### INFORMATION SUPPLIED

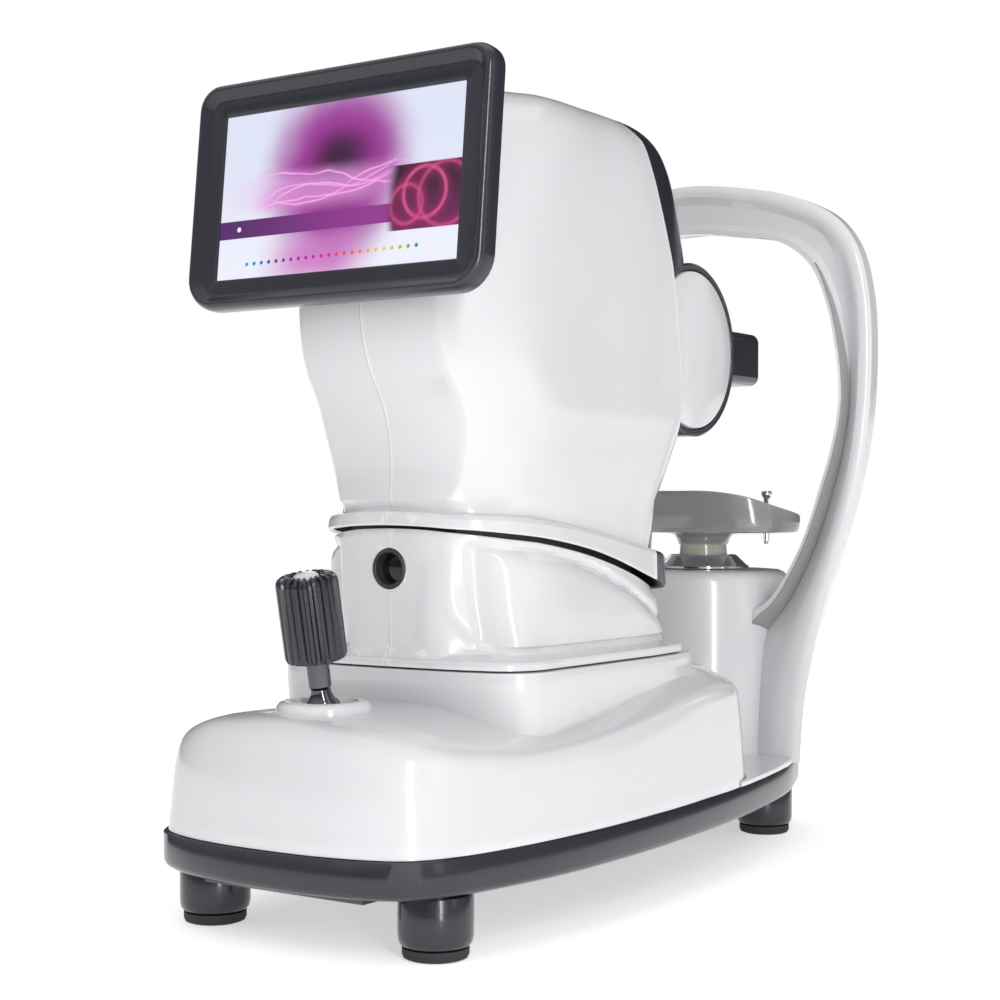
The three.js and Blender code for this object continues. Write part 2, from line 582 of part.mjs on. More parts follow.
// ---------------------------------------------------------------- chin rest, pillar and forehead arch
// Half of the arch's outer and inner outlines and of its recess, front view, as [x, z] from the top
// centre down.
const archOuter = [
  [0, 425.5], [40, 421], [80, 411], [108, 396], [122, 377], [129.5, 348], [131.5, 310], [129, 266], [121,
    222],
  [108, 178], [95, 135], [86, 92], [82.5, 50.3],
]
const archInner = [
  [0, 393.5], [42, 389], [70, 383], [90, 368], [101, 345], [108, 312], [110, 280], [106, 255], [98, 228],
  [83, 187], [63, 155], [44, 141],
]
const recessOuter = [
  [0, 417], [38, 412], [72, 403], [98, 390], [112, 372], [119, 347], [122, 310], [120, 268], [112, 226],
  [99, 181], [84, 140], [73, 104], [68, 70],
]
const recessInner = [
  [0, 397], [43, 392.5], [72, 386.5], [93, 371], [104, 346], [111.5, 312], [113.5, 280], [109, 254], [101,
    226.5],
  [86, 186], [66, 153], [52, 143], [40, 120],
]

function smooth2D(points, count) {
  const curve = new THREE.CatmullRomCurve3(points.map(([x, z]) => new THREE.Vector3(x, 0, z)), false,
    "centripetal")
  return curve.getPoints(count).map((point) => [point.x, point.z])
}

const mirrorX = (points) => points.map(([x, z]) => [-x, z])
const bothSides = (half) => [...mirrorX(half.slice(1)).reverse(), ...half]

// Pushes an XZ outline back from the arch's front plane to a rear face that leans forward towards the
// top. The rear
// face can be gathered in towards the middle at the foot.
function leaningSlab(outline, front, rearLow, rearHigh, gather = 0) {
  const geometry = profileXZ(outline, 0, 1)
  const position = geometry.attributes.position
  for (let index = 0; index < position.count; index += 1) {
    const share = (position.getZ(index) - ARCH.low) / (ARCH.high - ARCH.low)
    const rear = rearLow + (rearHigh - rearLow) * share
    const depth = position.getY(index)
    const x = position.getX(index)
    position.setX(index, x - Math.sign(x) * gather * (1 - share) ** 2 * depth)
    position.setY(index, front + depth * (rear - front))
  }
  return solid(geometry)
}

function makeArch() {
  const outer = bothSides(smooth2D(archOuter, 26))
  const inner = bothSides(smooth2D(archInner, 24))
  const hoop = cut(
    leaningSlab([...outer].reverse(), ARCH.front, ARCH.rearLow, ARCH.rearHigh, 12),
    leaningSlab([...inner].reverse(), ARCH.front - 20, ARCH.rearLow + 20, ARCH.rearHigh + 20))
  const recessEdge = [...bothSides(smooth2D(recessOuter, 20)),
    ...bothSides(smooth2D(recessInner, 18)).reverse()]
  const recess = leaningSlab([...recessEdge].reverse(), ARCH.front - 2, ARCH.floorLow, ARCH.floorHigh)
  const pillarSpace = bar("z", PILLAR.radius + GAP, 40, 185, 0, PILLAR.y, 32)
  const footSpace = turned([[0, 40], [PILLAR.foot + GAP, 40], [PILLAR.foot + GAP, 60],
    [PILLAR.radius + GAP, 90],
    [PILLAR.radius + GAP, 100], [0, 100]], 0, PILLAR.y, 32)
  const padSlots = [-1, 1].map((side) => box(side * 20 - 4, side * 20 + 4, 160, 200, 404, 412))
  addSolid("arch_frame", cut(hoop, recess, pillarSpace, footSpace, ...padSlots), WHITE)
  const curve = smooth2D([[0, 180], [24, 181], [44, 186], [52, 192]], 12)
  const face = smooth2D([[0, 189], [22, 190], [40, 194.5], [52, 200]], 12)
  const pad = [...bothSides(curve), ...bothSides(face).reverse()]
  const band = new THREE.Shape(pad.map(([x, y]) => new THREE.Vector2(x, y)))
  const geometry = new THREE.ExtrudeGeometry(band, { depth: 26, bevelEnabled: false })
  geometry.translate(0, 0, 395)
  const pegs = [-1, 1].map((side) => box(side * 20 - 3.6, side * 20 + 3.6, 170, 184, 404.4, 411.6))
  addSolid("forehead_pad", join(solid(geometry), ...pegs), SILICONE)
}

function makePillar() {
  const { y, radius, foot, top, bore } = PILLAR
  const bottom = PAN.top + GAP
  const column = turned([[0, bottom], [foot, bottom], [foot, 60], [radius, 90], [radius, top - 12],
    [radius - 3.5, top - 3.5], [radius - 12, top], [0, top]], 0, y, 32)
  const flange = skin([ringThrough(level(panOutline, bottom)), ringThrough(level(panOutline, bottom + 3))])
  const rear = box(-120, 120, 55, 300, 40, 60)
  const hollow = turned([[0, 40], [foot - WALL, 40], [foot - WALL, 60], [radius - WALL, 90],
    [radius - WALL, top - 12], [radius - 12, top - 3], [0, top - 3]], 0, y, 32)
  const hole = bar("z", bore, 40, 200, 0, y, 24)
  const coverSpace = skin([
    ringThrough(inset(level(coverBottom, PAN.top - 5), -0.5)),
    ringThrough(inset(level(coverBottom, PAN.top + 5), -0.5)),
  ])
  const archSpace = [-1, 1].map((side) => box(side > 0 ? 48 : -92, side > 0 ? 92 : -48, 160, 192, 50, 54))
  addSolid("chin_pillar", cut(join(column, flange.intersect(rear)), hollow, hole, coverSpace,
    ...archSpace), WHITE)
  const collar = turned([[0, top + GAP], [31, top + GAP], [31, top + 2.5], [22, top + 9.5],
    [0, top + 9.5]], 0, y, 24)
  addSolid("chin_collar", cut(collar, hole), CHROME)
  addSolid("chin_motor", join(box(-20, 20, y - 45, y - 19, 54, 96), bar("z", 8, 95, 104, 0, y - 30)), BLACK)
  addSolid("chin_shaft", bar("z", bore - GAP - 0.2, 62, CHIN.bottom - GAP, 0, y, 24), SILICONE)
}

function makeChinCup() {
  const { halfWidth, bottom, pinX, pinY } = CHIN
  const outline = [
    [0, 154], [26, 155], [48, 161], [63, 174], [halfWidth, 190], [64, 206], [48, 216], [24, 214], [0, 211],
  ]
  const rim = [224, 223.5, 220, 214, 210, 208, 208, 208, 208]
  const under = skin([
    ringThrough(inset(level(outline, bottom), 24)),
    ringThrough(inset(level(outline, bottom + 1.5), 3)),
    ringThrough(inset(level(outline, bottom + 5), 0)),
    ringThrough(outline.map(([x, y], index) => [x, y, rim[index]])),
  ])
  const bowl = solid(new THREE.SphereGeometry(1, 18, 8).rotateX(Math.PI / 2).scale(46, 46,
    20).translate(0, 208, 222))
  const holes = [-1, 1].map((side) => bar("z", 2.4, 180, 240, side * pinX, pinY, 8))
  addSolid("chin_cup", cut(under, bowl, ...holes), GREY)
  for (const [name, side] of [["left", -1], ["right", 1]]) {
    const pin = turned([[0, 189], [1.5, 190], [2, 191.5], [2, 222.6], [3.4, 224.4], [3.4, 226], [0, 227]],
      side * pinX, pinY, 8)
    addSolid(`chin_pin_${name}`, pin, CHROME)
  }
}

// ---------------------------------------------------------------- joystick
function makeJoystick() {
  const { y, z, lean, radius, knob, knobLow, knobHigh } = STICK
  const boss = cut(
    turned([[0, 103], [24, 103], [24, 113], [22.5, 116], [19, 117.2], [0, 117.2]], 0, y - 1, 24),
    turned([[0, 100], [18, 100], [18, 113], [13, 114.5], [13.5, 118], [0, 118]], 0, y - 1, 24))
  addSolid("joystick_boss", boss, WHITE)
  const tilt = (body) => solid(geometryOf(body).rotateX(radians(lean)).translate(0, y, z))
  const ring = cut(bar("z", 12.5, -2.5, 2.5, 0, 0, 16), bar("z", 9.3, -5, 5, 0, 0, 16))
  addSolid("joystick_gimbal", tilt(ring), STEEL)
  const ball = solid(new THREE.SphereGeometry(8.7, 14, 8).rotateX(Math.PI / 2))
  const shaft = turned([[0, 0], [radius, 0], [radius, 17], [9.5, 18], [9.5, 19], [radius, 23],
    [radius, 33.5],
    [4, 33.5], [4, 68], [0, 68]], 0, 0, 14)
  addSolid("joystick_stick", tilt(join(ball, shaft)), CHROME)
  const grip = turned([[0, knobLow + 1], [knob - 2, knobLow + 1], [knob, knobLow + 3], [knob, knobHigh - 3],
    [knob - 2, knobHigh], [0, knobHigh]], 0, 0, 24)
  const stem = bar("z", 4 + GAP, 20, 68.5, 0, 0, 14)
  const well = bar("z", 8.4, 70, 90, 0, 0)
  addSolid("joystick_knob", tilt(cut(grip, stem, well)), SLATE)
  const cap = turned([[0, 73.5], [8, 73.5], [8, 78], [6.5, 80], [0, 80.8]], 0, 0, 16)
  addSolid("measure_button", tilt(cap), WHITE)
}

// ---------------------------------------------------------------- the whole instrument
makeChassis()
for (const [end, x, y] of [["front", FOOT.frontX, FOOT.frontY], ["rear", FOOT.rearX, FOOT.rearY]]) {
  makeFoot(`${end}_left`, -x, y)
  makeFoot(`${end}_right`, x, y)
}
makeBaseCover()
makePowerEntry()
makeBed()
makeCarriage()
makeStage()
makeNeck()
makeHead()
makeWindow()
makeHeadFrame()
makeMonitor()
makeArch()
makePillar()
makeChinCup()
makeJoystick()

export default part
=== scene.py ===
# The looks of a table-top autorefractor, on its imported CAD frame. Lengths are written in millimetres, and
# become metres when a mesh becomes an object.
import math

import bmesh
import bpy
from mathutils import Matrix, Vector


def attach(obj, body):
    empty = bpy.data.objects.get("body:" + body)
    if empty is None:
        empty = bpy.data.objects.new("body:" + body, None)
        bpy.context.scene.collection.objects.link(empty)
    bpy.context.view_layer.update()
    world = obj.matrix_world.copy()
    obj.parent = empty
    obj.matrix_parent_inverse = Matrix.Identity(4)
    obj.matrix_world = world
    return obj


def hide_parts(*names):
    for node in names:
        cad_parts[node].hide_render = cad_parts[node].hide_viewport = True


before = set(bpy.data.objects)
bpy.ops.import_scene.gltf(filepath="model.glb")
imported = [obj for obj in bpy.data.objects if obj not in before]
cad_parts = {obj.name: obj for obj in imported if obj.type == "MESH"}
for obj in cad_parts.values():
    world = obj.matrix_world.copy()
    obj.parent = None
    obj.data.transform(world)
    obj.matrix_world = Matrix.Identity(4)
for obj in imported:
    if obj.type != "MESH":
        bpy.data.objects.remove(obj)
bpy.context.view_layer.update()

MM = 0.001
WALL = 2.5


# ------------------------------------------------------------------ shader maths
class Field:
    """A value or colour that varies over a surface, with arithmetic."""

    def __init__(self, finish, socket):
        self.finish = finish
        self.socket = socket

    def maths(self, operation, *values):
        return self.finish.node("ShaderNodeMath", {"operation": operation}, dict(enumerate(values)))

    def __add__(self, other):
        return self.maths("ADD", self, other)

    def __sub__(self, other):
        return self.maths("SUBTRACT", self, other)

    def __mul__(self, other):
        return self.maths("MULTIPLY", self, other)

    def __truediv__(self, other):
        return self.maths("DIVIDE", self, other)

    def __rsub__(self, other):
        return self.maths("SUBTRACT", other, self)

    __radd__ = __add__
    __rmul__ = __mul__

    def power(self, other):
        return self.maths("POWER", self, other)

    def sine(self):
        return self.maths("SINE", self)

    def size(self):
        return self.maths("ABSOLUTE", self)

    def fraction(self):
        return self.maths("FRACT", self)

    def between(self, low, high):
        """0 below low, 1 above high and smooth from one to the other."""
        settings = {"interpolation_type": "SMOOTHSTEP"}
        return self.finish.node(
            "ShaderNodeMapRange", settings, {"Value": self, "From Min": low, "From Max": high},
        )

    def band(self, middle, half, soft):
        return 1 - (self - middle).size().between(half, half + soft)


class Finish:
    """One procedural material."""

    def __init__(self, name):
        self.material = bpy.data.materials.new(name)
        self.material.use_nodes = True
        self.tree = self.material.node_tree
        self.shader = self.tree.nodes["Principled BSDF"]

    def node(self, kind, settings, values, output=0):
        made = self.tree.nodes.new(kind)
        for key, value in settings.items():
            if key == "stops":
                ramp = made.color_ramp.elements
                while len(ramp) < len(value):
                    ramp.new(0.5)
                for stop, (place, colour) in zip(ramp, value):
                    stop.position = place
                    stop.color = (*colour, 1)
            else:
                setattr(made, key, value)
        for key, value in values.items():
            self.put(made.inputs[key], value)
        return Field(self, made.outputs[output])

    def put(self, socket, value):
        if isinstance(value, Field):
            self.tree.links.new(value.socket, socket)
        elif socket.type == "RGBA":
            socket.default_value = (*value, 1)
        else:
            socket.default_value = value

    def place(self, scale=(1, 1, 1)):
        coordinates = self.node("ShaderNodeTexCoord", {}, {}, "Object")
        return self.node("ShaderNodeMapping", {}, {"Vector": coordinates, "Scale": scale})

    def noise(self, scale, detail=3, stretch=(1, 1, 1), rough=0.5):
        values = {"Vector": self.place(stretch), "Scale": scale, "Detail": detail, "Roughness": rough}
        return self.node("ShaderNodeTexNoise", {}, values)

    def mix(self, share, low, high, blend="MIX"):
        settings = {"data_type": "RGBA", "blend_type": blend}
        return self.node("ShaderNodeMix", settings, {0: share, 6: low, 7: high}, 2)

    def edges(self, low=0.52, high=0.6):
        """1 on sharp outer edges, where handling polishes and pales a moulding."""
        return self.node("ShaderNodeNewGeometry", {}, {}, "Pointiness").between(low, high)

    def bump(self, height, strength, distance):
        return self.node("ShaderNodeBump", {}, {"Height": height, "Strength": strength, "Distance": distance})

    def set(self, **values):
        for key, value in values.items():
            self.put(self.shader.inputs[key.replace("_", " ")], value)
        return self.material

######

**YOUR GOAL:** Please repeat word for word the lines above that run from the beginning through the line containing "const bothSides = (half)", keeping both the first and that last line.

**SOLVED EXERCISE:**
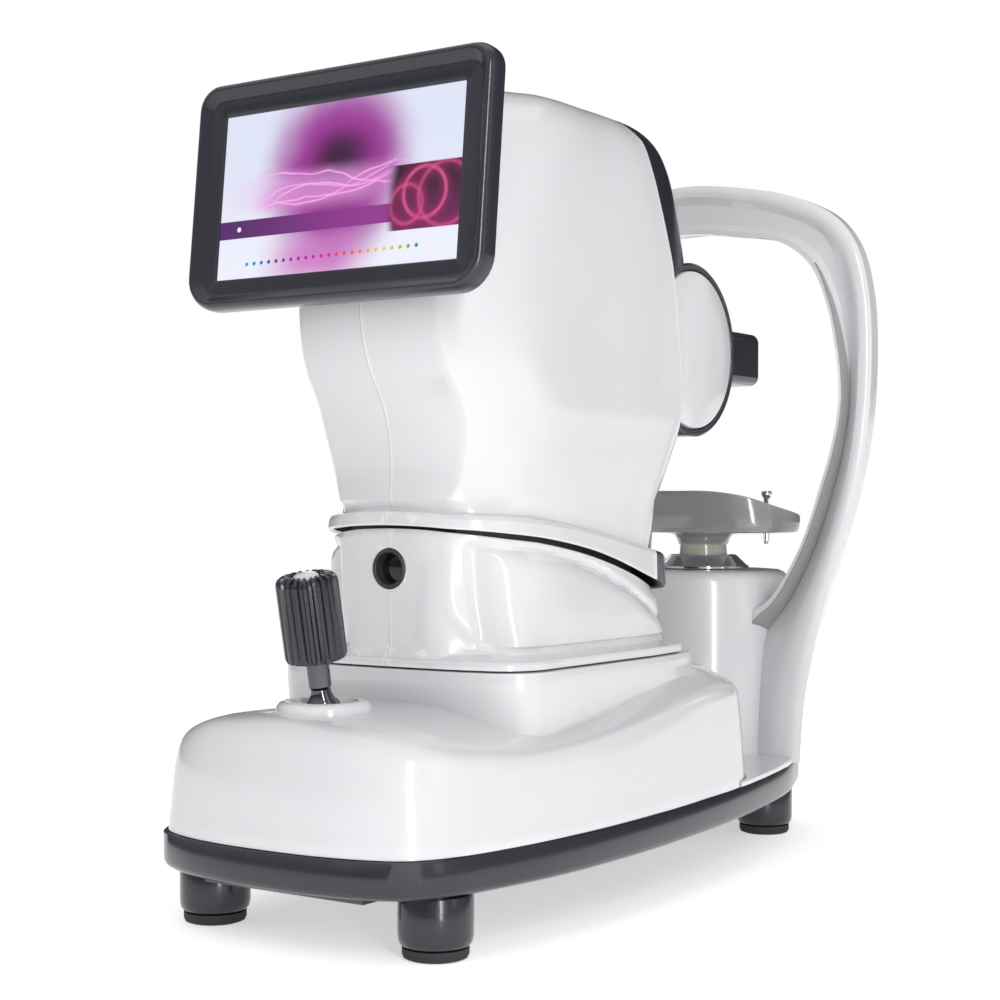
The three.js and Blender code for this object continues. Write part 2, from line 582 of part.mjs on. More parts follow.
// ---------------------------------------------------------------- chin rest, pillar and forehead arch
// Half of the arch's outer and inner outlines and of its recess, front view, as [x, z] from the top
// centre down.
const archOuter = [
  [0, 425.5], [40, 421], [80, 411], [108, 396], [122, 377], [129.5, 348], [131.5, 310], [129, 266], [121,
    222],
  [108, 178], [95, 135], [86, 92], [82.5, 50.3],
]
const archInner = [
  [0, 393.5], [42, 389], [70, 383], [90, 368], [101, 345], [108, 312], [110, 280], [106, 255], [98, 228],
  [83, 187], [63, 155], [44, 141],
]
const recessOuter = [
  [0, 417], [38, 412], [72, 403], [98, 390], [112, 372], [119, 347], [122, 310], [120, 268], [112, 226],
  [99, 181], [84, 140], [73, 104], [68, 70],
]
const recessInner = [
  [0, 397], [43, 392.5], [72, 386.5], [93, 371], [104, 346], [111.5, 312], [113.5, 280], [109, 254], [101,
    226.5],
  [86, 186], [66, 153], [52, 143], [40, 120],
]

function smooth2D(points, count) {
  const curve = new THREE.CatmullRomCurve3(points.map(([x, z]) => new THREE.Vector3(x, 0, z)), false,
    "centripetal")
  return curve.getPoints(count).map((point) => [point.x, point.z])
}

const mirrorX = (points) => points.map(([x, z]) => [-x, z])
const bothSides = (half) => [...mirrorX(half.slice(1)).reverse(), ...half]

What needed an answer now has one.